Does one coffee feel brighter and more lively while another feels deeper and more chocolatey? Does the aroma remind you of nuts, fruit, or brown sugar? Does the aftertaste stay clean or disappear quickly? These are practical ways to experience how sourcing affects flavor without getting buried in jargon.
Brewing method matters too, so it helps to keep that consistent when comparing coffees. If you make both in a drip brewer or both as pour-over, the differences become easier to spot. Small changes stand out more when the method stays the same.
And remember, preference is personal. A lower-acid, nutty coffee may be exactly what you want for a calm morning.
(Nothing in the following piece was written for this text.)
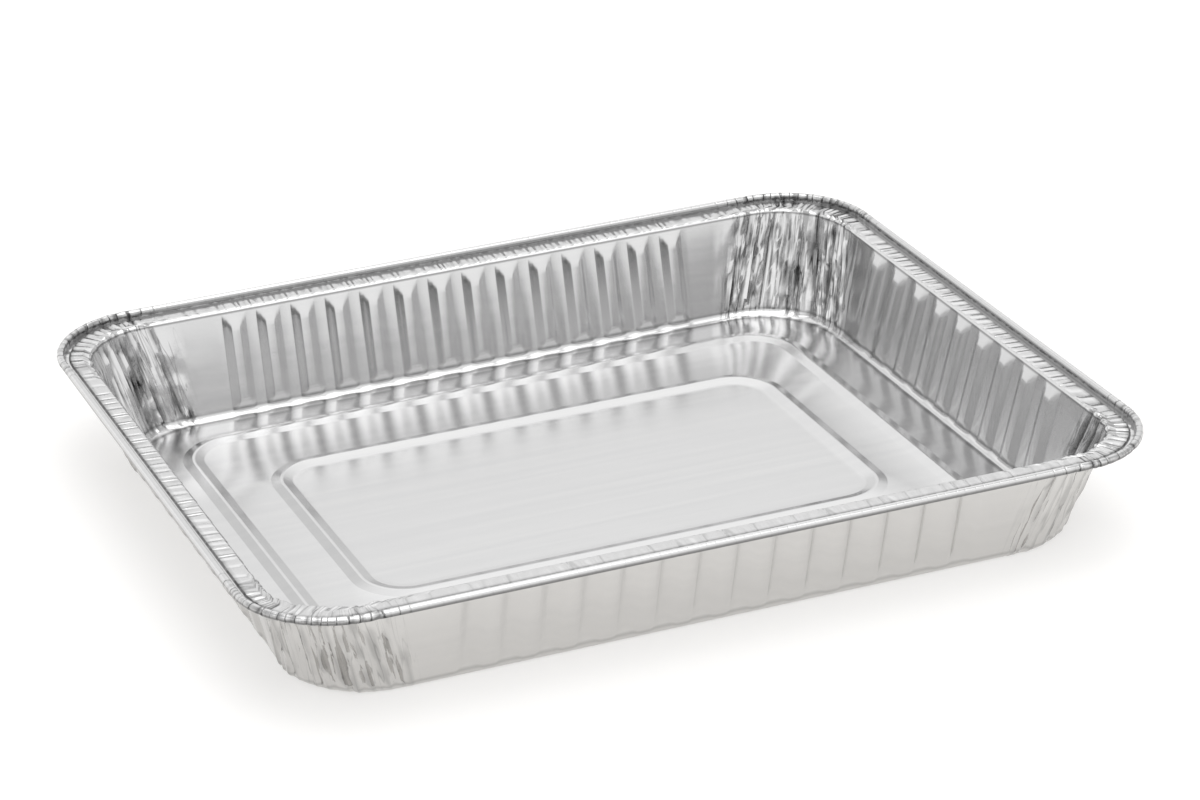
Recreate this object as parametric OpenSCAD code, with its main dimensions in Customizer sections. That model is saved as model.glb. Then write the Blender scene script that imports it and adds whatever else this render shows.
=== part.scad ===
// Shallow half-size foil steam-table tray, pressed in one piece from one sheet of aluminium foil.
// X is the long way, Y the short way, Z up; the origin is the middle of the underside.

/* [Tray] */
// Outside length over the rolled edge
pan_l = 324; // [260:1:400]
// Outside width over the rolled edge
pan_w = 264; // [200:1:330]
// Height from the table to the top of the rolled edge
pan_h = 40.5; // [30:0.5:90]
// Thickness of the foil
foil_t = 0.12; // [0.08:0.01:0.3]

/* [Rim] */
// Width of the rim, from the wall to the outside of the roll
rim_w = 11.5; // [9:0.5:16]
// Plan radius of the rim's outer corners
rim_corner_r = 35; // [20:1:50]
// Outside radius of the rolled edge
curl_r = 1.4; // [1:0.1:2]
// How far the flat of the rim lies below the top of the roll
flange_drop = 2.5; // [2:0.1:4]
// Width of the gutter between the flat and the roll
gutter_w = 1.5; // [1:0.1:2.5]
// Depth of that gutter below the flat
gutter_d = 0.5; // [0.2:0.1:1]
// Bend radius of the lip where the wall turns into the rim
lip_r = 1.3; // [0.6:0.1:2]

/* [Walls] */
// Lean of the walls out from upright, so that trays nest
wall_lean = 14; // [5:1:25]
// Plan radius of the wall's corners at the mouth
mouth_corner_r = 27; // [18:1:40]
// Plan radius of the corners at the foot of the wall
foot_corner_r = 29; // [18:1:40]
// Bend radius between floor and wall
foot_r = 3; // [2:0.5:8]
// Depth of the gathers in each corner of the wall
gather_d = 0.5; // [0.2:0.1:1]

/* [Stiffening ridges] */
// Ridges pressed into each long wall
long_ridges = 14; // [8:1:18]
// Ridges pressed into each short wall
short_ridges = 9; // [5:1:12]
// Share of the straight wall that carries ridges
ridged_share = 0.755; // [0.5:0.005:0.9]
// Width of a ridge as a share of the spacing
ridge_share = 0.69; // [0.5:0.01:0.85]
// Width of the flat crest as a share of the ridge
crest_share = 0.34; // [0.2:0.01:0.5]
// How far a ridge stands into the tray
ridge_d = 1.6; // [0.6:0.1:2.5]
// Plain wall left above the ridges
ridge_top_gap = 0.6; // [0.4:0.1:6]
// Plain wall left below the ridges
ridge_foot_gap = 0.6; // [0.4:0.1:4]
// Length of the slope from a ridge's crest up to the lip
ridge_top_end = 4.6; // [2:0.1:8]
// Length of the slope from a ridge's crest down to the floor
ridge_foot_end = 3; // [2:0.1:8]

/* [Floor beads] */
// Width of a floor bead
bead_w = 8; // [4:0.5:12]
// Height of a floor bead
bead_h = 0.9; // [0.6:0.1:2.5]
// Outer bead's middle, in from the foot of the short walls
outer_bead_in_l = 19; // [12:0.5:26]
// Outer bead's middle, in from the foot of the long walls
outer_bead_in_w = 15.5; // [12:0.5:26]
// Plan radius of the outer bead's corners
outer_bead_r = 18; // [10:1:26]
// Inner bead's middle, in from the foot of the short walls
inner_bead_in_l = 42.5; // [34:0.5:55]
// Inner bead's middle, in from the foot of the long walls, before it is set back
inner_bead_in_w = 53.5; // [34:0.5:60]
// How far the inner bead lies towards the back wall
inner_bead_back = 6.5; // [0:0.5:8]
// Plan radius of the inner bead's corners
inner_bead_r = 16; // [8:1:24]

/* [Hidden] */
corner_steps = 10;
foot_steps = 3;
lip_steps = 3;
curl_steps = 9;
curl_turn = 285;

// Heights of the flat of the rim, of its gutter and of the wall's two ends.
flange_z = pan_h - flange_drop;
gutter_z = flange_z - gutter_d;
mouth_z = flange_z - lip_r * (1 - sin(wall_lean));
foot_z = foil_t + foot_r * (1 - sin(wall_lean));

// Distances in from the outside of the tray to the wall's two ends.
mouth_in = rim_w;
foot_in = mouth_in + (mouth_z - foot_z) * tan(wall_lean);
floor_in = foot_in + foot_r * cos(wall_lean);

// A row is [in from the ends, in from the sides, plan corner radius, height] on the upper skin.
function level(inset, r, z) = [inset, inset, r, z];

function bead(in_l, in_w, r) = [
    for (k = [-2 : 2])
        [in_l - k * bead_w / 4, in_w - k * bead_w / 4, r + k * bead_w / 4,
         foil_t + bead_h * (1 + cos(k * 90)) / 2]
];

function foot_bend() = [
    for (k = [0 : foot_steps])
        let (a = k * (90 - wall_lean) / foot_steps)
            level(floor_in - foot_r * sin(a), foot_corner_r, foil_t + foot_r * (1 - cos(a)))
];

function lip_bend() = [
    for (k = [0 : lip_steps])
        let (a = (90 - wall_lean) * (1 - k / lip_steps))
            level(mouth_in - lip_r * (sin(90 - wall_lean) - sin(a)),
                  mouth_corner_r + lip_r * (sin(90 - wall_lean) - sin(a)),
                  flange_z - lip_r * (1 - cos(a)))
];

function roll() = [
    for (k = [0 : curl_steps])
        let (a = 180 - k * curl_turn / curl_steps)
            level(curl_r * (1 - cos(a)), rim_corner_r - curl_r * (1 - cos(a)),
                  pan_h - curl_r * (1 - sin(a)))
];

function gutter() = [
    level(2 * curl_r + gutter_w + gutter_d, rim_corner_r - 2 * curl_r - gutter_w - gutter_d, flange_z),
    level(2 * curl_r + gutter_w, rim_corner_r - 2 * curl_r - gutter_w, gutter_z),
    level(2 * curl_r, rim_corner_r - 2 * curl_r, gutter_z)
];

// The sloping wall between its two bends, with a row at each end of the ridges.
function on_wall(z) =
    let (s = (z - foot_z) / (mouth_z - foot_z))
        level(foot_in + s * (mouth_in - foot_in), foot_corner_r + s * (mouth_corner_r - foot_corner_r), z);

ridge_z = [foot_z + ridge_foot_gap, mouth_z - ridge_top_gap];

rows = concat(
    bead(floor_in + inner_bead_in_l, floor_in + inner_bead_in_w, inner_bead_r),
    bead(floor_in + outer_bead_in_l, floor_in + outer_bead_in_w, outer_bead_r),
    foot_bend(),
    [for (z = ridge_z) on_wall(z)],
    lip_bend(),
    gutter(),
    roll());
last = len(rows) - 1;
bead_rows = 5;
foot_row = 2 * bead_rows + foot_steps;

// The under skin lies one foil thickness behind the upper one, square to the section.
function run(i) = let (d = [rows[i][0] - rows[i + 1][0], rows[i + 1][3] - rows[i][3]]) d / norm(d);
function behind(i) =
    let (d = run(max(i - 1, 0)) + run(min(i, last - 1)), n = [d[1], -d[0]] / norm(d),
         c = n * [run(min(i, last - 1))[1], -run(min(i, last - 1))[0]])
        n * foil_t / c;
under_rows = [
    for (i = [0 : last])
        let (n = behind(i), p = rows[i])
            [p[0] - n[0], p[1] - n[0], p[2] + n[0], p[3] + n[1]]
];

// One closed loop of a row: four corners, anticlockwise from the back right.
corner_points = corner_steps + 1;
loop_points = 4 * corner_points;
function gather(i, j) =
    j % 2 == 0 ? 0 : i == foot_row + 1 ? gather_d / 3 : i == foot_row + 2 ? gather_d : 0;
function loop(p, i) = [
    for (q = [0 : 3])
        for (j = [0 : corner_steps])
            let (a = 90 * (q + j / corner_steps), r = p[2] - gather(i, j),
                 cx = pan_l / 2 - p[0] - p[2], cy = pan_w / 2 - p[1] - p[2],
                 back = i < bead_rows ? inner_bead_back : 0)
                [(q == 0 || q == 3 ? cx : -cx) + r * cos(a), (q < 2 ? cy : -cy) + back + r * sin(a), p[3]]
];

// Ridges of one wall: q is 0 at the back, 1 left, 2 front, 3 right.
function ridges(q) = q % 2 == 0 ? long_ridges : short_ridges;
function straight(q) = (q % 2 == 0 ? pan_l : pan_w) - 2 * rim_w - 2 * mouth_corner_r;
function pitch(q) = straight(q) * ridged_share / (ridges(q) - 1 + ridge_share);
function wall_point(q, along, z, d, skin) =
    let (inset = on_wall(z)[0] + (skin == 0 ? 0 : -foil_t / cos(wall_lean)) + d / cos(wall_lean),
         out = (q % 2 == 0 ? pan_w : pan_l) / 2 - inset, a = 90 + 90 * q)
        [out * cos(a) - along * sin(a), out * sin(a) + along * cos(a), z];
function ridge(q, k, skin) =
    let (w = pitch(q) * ridge_share, c = w * crest_share,
         m = (k - (ridges(q) - 1) / 2) * pitch(q), lo = ridge_z[0], hi = ridge_z[1])
        [wall_point(q, m - w / 2, lo, 0, skin), wall_point(q, m + w / 2, lo, 0, skin),
         wall_point(q, m + w / 2, hi, 0, skin), wall_point(q, m - w / 2, hi, 0, skin),
         wall_point(q, m - c / 2, lo + ridge_foot_end, ridge_d, skin),
         wall_point(q, m + c / 2, lo + ridge_foot_end, ridge_d, skin),
         wall_point(q, m + c / 2, hi - ridge_top_end, ridge_d, skin),
         wall_point(q, m - c / 2, hi - ridge_top_end, ridge_d, skin)];

// All points: the loops of both skins, then eight to a ridge.
ridge_total = 2 * (long_ridges + short_ridges);
points = concat(
    [for (i = [0 : last]) each loop(rows[i], i)],
    [for (i = [0 : last]) each loop(under_rows[i], i)],
    [for (skin = [0, 1]) for (q = [0 : 3]) for (k = [0 : ridges(q) - 1]) each ridge(q, k, skin)]);

function at(skin, i, j) = (skin * (last + 1) + i) * loop_points + j % loop_points;
function before(q) = q == 0 ? 0 : before(q - 1) + ridges(q - 1);
function on_ridge(skin, q, k, n) =
    2 * (last + 1) * loop_points + 8 * (skin * ridge_total + before(q) + k) + n;

// Faces: each is split into triangles, and turned round on the under skin.
function fan(f, skin) = [
    for (i = [1 : len(f) - 2]) skin == 0 ? [f[0], f[i], f[i + 1]] : [f[0], f[i + 1], f[i]]
];
function is_wall(i) = i >= foot_row && i < foot_row + 3;
function is_side(j) = j % corner_points == corner_steps;

function strip(skin, i) = [
    for (j = [0 : loop_points - 1])
        if (!(is_wall(i) && is_side(j)))
            each fan([at(skin, i, j), at(skin, i, j + 1), at(skin, i + 1, j + 1), at(skin, i + 1, j)], skin)
];

function ridge_faces(skin, q, k) = let (p = [for (n = [0 : 7]) on_ridge(skin, q, k, n)]) [
    for (n = [0 : 3])
        each fan([p[n], p[(n + 1) % 4], p[4 + (n + 1) % 4], p[4 + n]], skin),
    each fan([p[4], p[5], p[6], p[7]], skin)
];

function side_faces(skin, q) =
    let (a = q * corner_points + corner_steps, b = a + 1, n = ridges(q) - 1,
         r0 = foot_row, r1 = foot_row + 1, r2 = foot_row + 2, r3 = foot_row + 3) concat(
    fan(concat([at(skin, r0, a), at(skin, r0, b), at(skin, r1, b)],
        [for (k = [n : -1 : 0]) each [on_ridge(skin, q, k, 1), on_ridge(skin, q, k, 0)]],
        [at(skin, r1, a)]), skin),
    fan(concat([at(skin, r3, a), at(skin, r2, a)],
        [for (k = [0 : n]) each [on_ridge(skin, q, k, 3), on_ridge(skin, q, k, 2)]],
        [at(skin, r2, b), at(skin, r3, b)]), skin),
    fan([at(skin, r1, a), on_ridge(skin, q, 0, 0), on_ridge(skin, q, 0, 3), at(skin, r2, a)], skin),
    fan([on_ridge(skin, q, n, 1), at(skin, r1, b), at(skin, r2, b), on_ridge(skin, q, n, 2)], skin),
    [for (k = [0 : n - 1])
        each fan([on_ridge(skin, q, k, 1), on_ridge(skin, q, k + 1, 0),
                  on_ridge(skin, q, k + 1, 3), on_ridge(skin, q, k, 2)], skin)],
    [for (k = [0 : n]) each ridge_faces(skin, q, k)]);

faces = concat(
    fan([for (j = [loop_points - 1 : -1 : 0]) at(0, 0, j)], 0),
    fan([for (j = [loop_points - 1 : -1 : 0]) at(1, 0, j)], 1),
    [for (skin = [0, 1]) for (i = [0 : last - 1]) each strip(skin, i)],
    [for (skin = [0, 1]) for (q = [0 : 3]) each side_faces(skin, q)],
    [for (j = [0 : loop_points - 1])
        each fan([at(0, last, j), at(0, last, j + 1), at(1, last, j + 1), at(1, last, j)], 0)]);

module foil_tray() {
    color([0.78, 0.78, 0.79])
        polyhedron(points = [for (p = points) [for (v = p) round(v * 1000) / 1000]], faces = faces);
}

foil_tray();
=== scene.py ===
from math import atan2, cos, pi, radians, sin, sqrt, tan
from random import Random

import bmesh
import bpy
from mathutils import Matrix, Vector


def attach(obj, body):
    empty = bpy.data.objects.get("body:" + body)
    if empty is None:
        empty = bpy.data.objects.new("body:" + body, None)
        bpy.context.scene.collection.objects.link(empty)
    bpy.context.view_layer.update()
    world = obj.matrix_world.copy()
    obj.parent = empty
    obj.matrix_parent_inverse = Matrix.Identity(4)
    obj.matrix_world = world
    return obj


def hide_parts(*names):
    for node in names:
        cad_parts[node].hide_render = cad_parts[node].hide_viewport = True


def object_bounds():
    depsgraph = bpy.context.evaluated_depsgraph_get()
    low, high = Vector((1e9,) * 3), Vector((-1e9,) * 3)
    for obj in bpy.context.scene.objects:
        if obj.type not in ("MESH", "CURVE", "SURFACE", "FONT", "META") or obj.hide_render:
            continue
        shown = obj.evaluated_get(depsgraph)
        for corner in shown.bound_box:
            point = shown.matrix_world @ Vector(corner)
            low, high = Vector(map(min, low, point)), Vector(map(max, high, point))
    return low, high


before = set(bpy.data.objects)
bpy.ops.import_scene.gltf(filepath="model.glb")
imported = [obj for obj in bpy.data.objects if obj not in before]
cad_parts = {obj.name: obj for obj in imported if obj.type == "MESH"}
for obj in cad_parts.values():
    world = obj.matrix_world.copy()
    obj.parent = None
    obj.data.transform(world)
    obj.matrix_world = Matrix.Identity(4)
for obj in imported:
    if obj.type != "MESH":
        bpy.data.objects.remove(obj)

cad_low, cad_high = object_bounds()
scene = bpy.context.scene


# The camera. A long lens, standing in front of the tray a little to its left and
# looking down into it, hand held and so a touch off level.
turn, lift, tilt = radians(-23.19), radians(24.63), radians(-0.906)
stand_off, across, raised = 1.4666, 0.00514, 0.03084
back = Vector((sin(turn) * cos(lift), -cos(turn) * cos(lift), sin(lift)))
level = Vector((0, 0, 1)).cross(back).normalized()
upward = back.cross(level)
side_on = cos(tilt) * level + sin(tilt) * upward
head_up = cos(tilt) * upward - sin(tilt) * level

camera = bpy.data.objects.new("camera", bpy.data.cameras.new("camera"))
camera.data.sensor_width = 36
camera.data.lens = 124.94
camera.data.clip_start, camera.data.clip_end = 0.05, 50
place = Matrix((side_on, head_up, back)).transposed().to_4x4()
place.translation = back * stand_off + side_on * across + head_up * raised
camera.matrix_world = place
scene.collection.objects.link(camera)
scene.camera = camera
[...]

A brighter, fruit-forward coffee might be perfect when you want something more lively. Sourcing helps shape both experiences.
Better sourcing leads to better coffee stories
Flavor is the first thing most people notice, but it is not the only thing they enjoy. Coffee becomes more meaningful when it carries a sense of place. Knowing a coffee was grown with care in Latin America, shaped by local climate and craft, and brought to you through real producer relationships adds depth to the ritual.
That does not mean every cup needs a lecture. It simply means flavor gets richer when the story behind it is clear and honest. The cup tastes more connected. More human. More alive.
The next time a coffee surprises you with real sweetness, a clean finish, or a flavor that lingers like sunlight on the tongue, pay attention to where it began. Great coffee does not start at the grinder. It starts at the source.